* BEGIN Dataset *

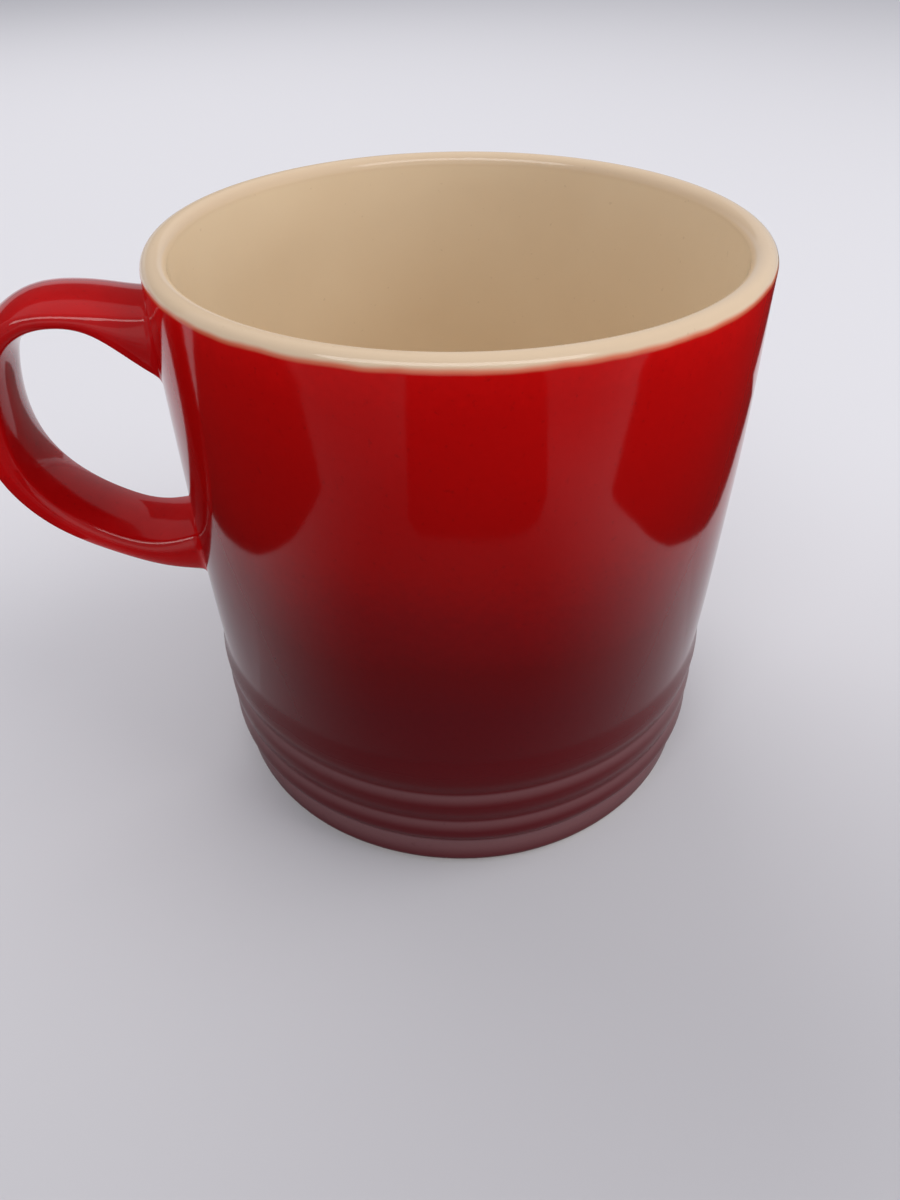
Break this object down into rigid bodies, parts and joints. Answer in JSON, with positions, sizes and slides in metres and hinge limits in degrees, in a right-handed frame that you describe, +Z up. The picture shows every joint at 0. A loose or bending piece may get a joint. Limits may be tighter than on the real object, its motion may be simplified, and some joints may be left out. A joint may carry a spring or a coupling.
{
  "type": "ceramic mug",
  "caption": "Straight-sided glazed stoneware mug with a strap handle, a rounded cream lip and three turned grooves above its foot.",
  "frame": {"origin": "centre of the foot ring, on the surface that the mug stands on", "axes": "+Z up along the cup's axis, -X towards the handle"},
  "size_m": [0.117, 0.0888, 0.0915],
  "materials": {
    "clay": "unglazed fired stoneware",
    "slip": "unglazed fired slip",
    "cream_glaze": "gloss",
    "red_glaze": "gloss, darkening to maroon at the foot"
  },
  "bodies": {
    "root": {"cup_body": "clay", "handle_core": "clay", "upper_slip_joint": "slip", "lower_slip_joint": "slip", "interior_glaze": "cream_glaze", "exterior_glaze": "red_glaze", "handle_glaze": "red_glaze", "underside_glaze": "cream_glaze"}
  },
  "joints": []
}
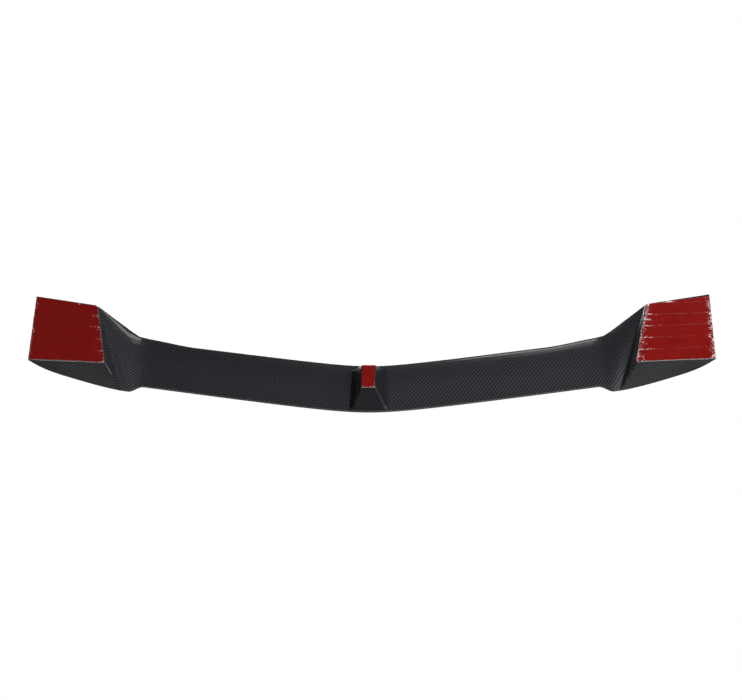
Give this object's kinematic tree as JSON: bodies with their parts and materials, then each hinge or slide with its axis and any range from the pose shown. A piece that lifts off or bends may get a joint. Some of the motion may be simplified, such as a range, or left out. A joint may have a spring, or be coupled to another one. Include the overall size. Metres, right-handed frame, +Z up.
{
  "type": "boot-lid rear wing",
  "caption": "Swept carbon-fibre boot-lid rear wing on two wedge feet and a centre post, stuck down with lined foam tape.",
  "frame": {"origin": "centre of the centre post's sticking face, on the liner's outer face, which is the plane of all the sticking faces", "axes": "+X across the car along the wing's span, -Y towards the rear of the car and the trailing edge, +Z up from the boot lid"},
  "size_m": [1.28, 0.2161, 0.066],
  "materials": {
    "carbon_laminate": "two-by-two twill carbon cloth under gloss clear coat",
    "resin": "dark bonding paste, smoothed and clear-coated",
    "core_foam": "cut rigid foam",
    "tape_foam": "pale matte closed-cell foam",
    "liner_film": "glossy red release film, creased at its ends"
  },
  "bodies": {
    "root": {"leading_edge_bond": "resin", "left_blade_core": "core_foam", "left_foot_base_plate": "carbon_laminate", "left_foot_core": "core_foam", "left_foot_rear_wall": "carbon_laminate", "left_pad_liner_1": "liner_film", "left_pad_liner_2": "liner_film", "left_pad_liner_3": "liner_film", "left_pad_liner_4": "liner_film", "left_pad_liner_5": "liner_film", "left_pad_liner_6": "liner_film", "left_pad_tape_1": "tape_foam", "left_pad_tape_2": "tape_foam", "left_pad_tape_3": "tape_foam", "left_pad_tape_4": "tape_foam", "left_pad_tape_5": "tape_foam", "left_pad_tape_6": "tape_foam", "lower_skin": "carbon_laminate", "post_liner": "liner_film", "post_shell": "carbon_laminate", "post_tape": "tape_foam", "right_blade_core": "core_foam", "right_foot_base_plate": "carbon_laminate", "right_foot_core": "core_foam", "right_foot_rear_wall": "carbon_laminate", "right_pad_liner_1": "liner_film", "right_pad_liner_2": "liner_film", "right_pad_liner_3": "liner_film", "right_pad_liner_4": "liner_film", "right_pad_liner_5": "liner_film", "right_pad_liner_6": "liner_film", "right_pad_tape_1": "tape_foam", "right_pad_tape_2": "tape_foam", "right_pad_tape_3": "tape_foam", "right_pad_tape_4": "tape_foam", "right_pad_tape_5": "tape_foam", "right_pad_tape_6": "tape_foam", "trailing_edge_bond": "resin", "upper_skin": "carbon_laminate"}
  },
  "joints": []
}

* END Dataset *

### Problem details
Copy the material above back out, exactly as written.

### Output of the task
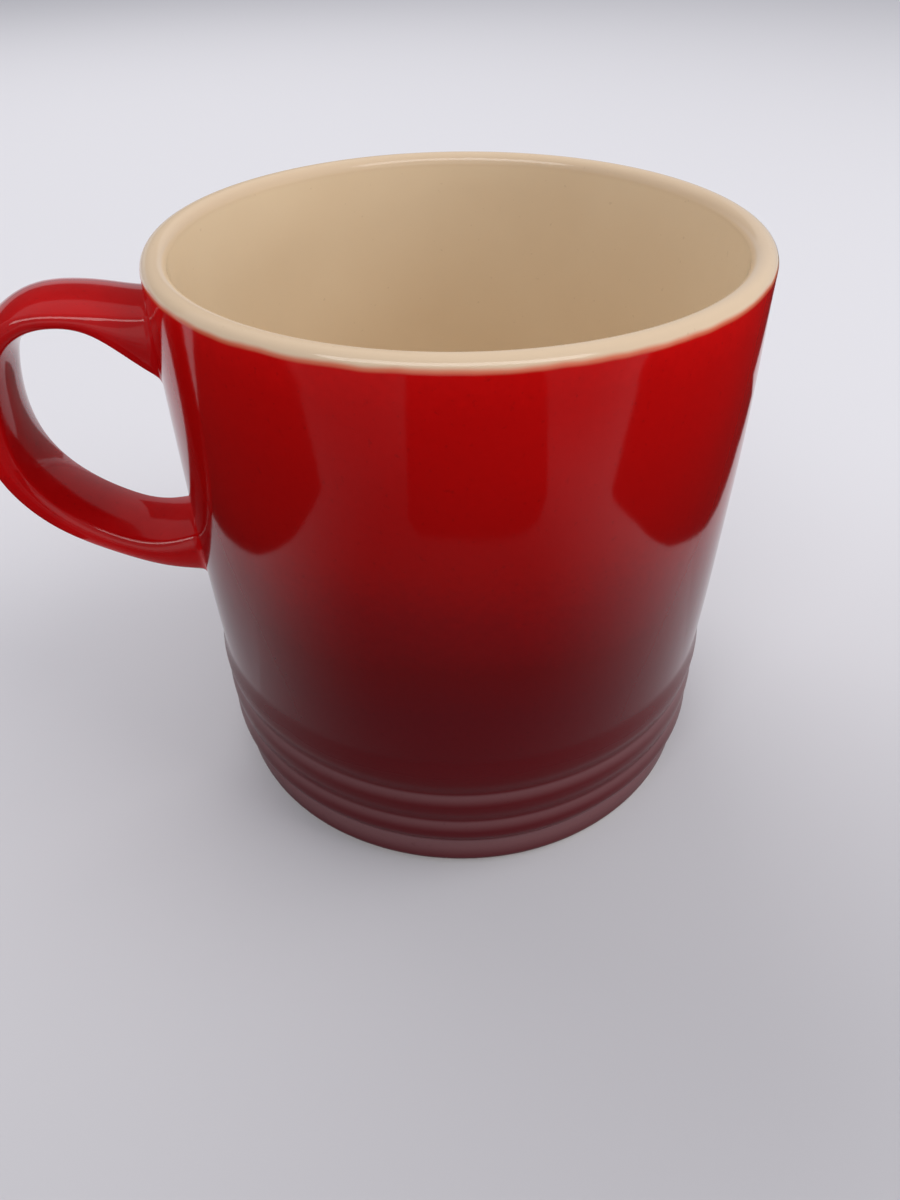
Break this object down into rigid bodies, parts and joints. Answer in JSON, with positions, sizes and slides in metres and hinge limits in degrees, in a right-handed frame that you describe, +Z up. The picture shows every joint at 0. A loose or bending piece may get a joint. Limits may be tighter than on the real object, its motion may be simplified, and some joints may be left out. A joint may carry a spring or a coupling.
{
  "type": "ceramic mug",
  "caption": "Straight-sided glazed stoneware mug with a strap handle, a rounded cream lip and three turned grooves above its foot.",
  "frame": {"origin": "centre of the foot ring, on the surface that the mug stands on", "axes": "+Z up along the cup's axis, -X towards the handle"},
  "size_m": [0.117, 0.0888, 0.0915],
  "materials": {
    "clay": "unglazed fired stoneware",
    "slip": "unglazed fired slip",
    "cream_glaze": "gloss",
    "red_glaze": "gloss, darkening to maroon at the foot"
  },
  "bodies": {
    "root": {"cup_body": "clay", "handle_core": "clay", "upper_slip_joint": "slip", "lower_slip_joint": "slip", "interior_glaze": "cream_glaze", "exterior_glaze": "red_glaze", "handle_glaze": "red_glaze", "underside_glaze": "cream_glaze"}
  },
  "joints": []
}
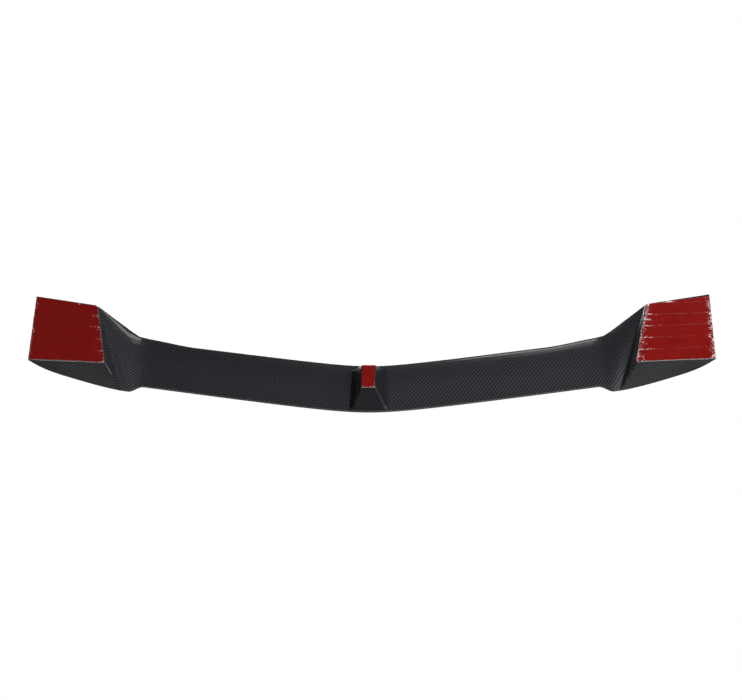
Give this object's kinematic tree as JSON: bodies with their parts and materials, then each hinge or slide with its axis and any range from the pose shown. A piece that lifts off or bends may get a joint. Some of the motion may be simplified, such as a range, or left out. A joint may have a spring, or be coupled to another one. Include the overall size. Metres, right-handed frame, +Z up.
{
  "type": "boot-lid rear wing",
  "caption": "Swept carbon-fibre boot-lid rear wing on two wedge feet and a centre post, stuck down with lined foam tape.",
  "frame": {"origin": "centre of the centre post's sticking face, on the liner's outer face, which is the plane of all the sticking faces", "axes": "+X across the car along the wing's span, -Y towards the rear of the car and the trailing edge, +Z up from the boot lid"},
  "size_m": [1.28, 0.2161, 0.066],
  "materials": {
    "carbon_laminate": "two-by-two twill carbon cloth under gloss clear coat",
    "resin": "dark bonding paste, smoothed and clear-coated",
    "core_foam": "cut rigid foam",
    "tape_foam": "pale matte closed-cell foam",
    "liner_film": "glossy red release film, creased at its ends"
  },
  "bodies": {
    "root": {"leading_edge_bond": "resin", "left_blade_core": "core_foam", "left_foot_base_plate": "carbon_laminate", "left_foot_core": "core_foam", "left_foot_rear_wall": "carbon_laminate", "left_pad_liner_1": "liner_film", "left_pad_liner_2": "liner_film", "left_pad_liner_3": "liner_film", "left_pad_liner_4": "liner_film", "left_pad_liner_5": "liner_film", "left_pad_liner_6": "liner_film", "left_pad_tape_1": "tape_foam", "left_pad_tape_2": "tape_foam", "left_pad_tape_3": "tape_foam", "left_pad_tape_4": "tape_foam", "left_pad_tape_5": "tape_foam", "left_pad_tape_6": "tape_foam", "lower_skin": "carbon_laminate", "post_liner": "liner_film", "post_shell": "carbon_laminate", "post_tape": "tape_foam", "right_blade_core": "core_foam", "right_foot_base_plate": "carbon_laminate", "right_foot_core": "core_foam", "right_foot_rear_wall": "carbon_laminate", "right_pad_liner_1": "liner_film", "right_pad_liner_2": "liner_film", "right_pad_liner_3": "liner_film", "right_pad_liner_4": "liner_film", "right_pad_liner_5": "liner_film", "right_pad_liner_6": "liner_film", "right_pad_tape_1": "tape_foam", "right_pad_tape_2": "tape_foam", "right_pad_tape_3": "tape_foam", "right_pad_tape_4": "tape_foam", "right_pad_tape_5": "tape_foam", "right_pad_tape_6": "tape_foam", "trailing_edge_bond": "resin", "upper_skin": "carbon_laminate"}
  },
  "joints": []
}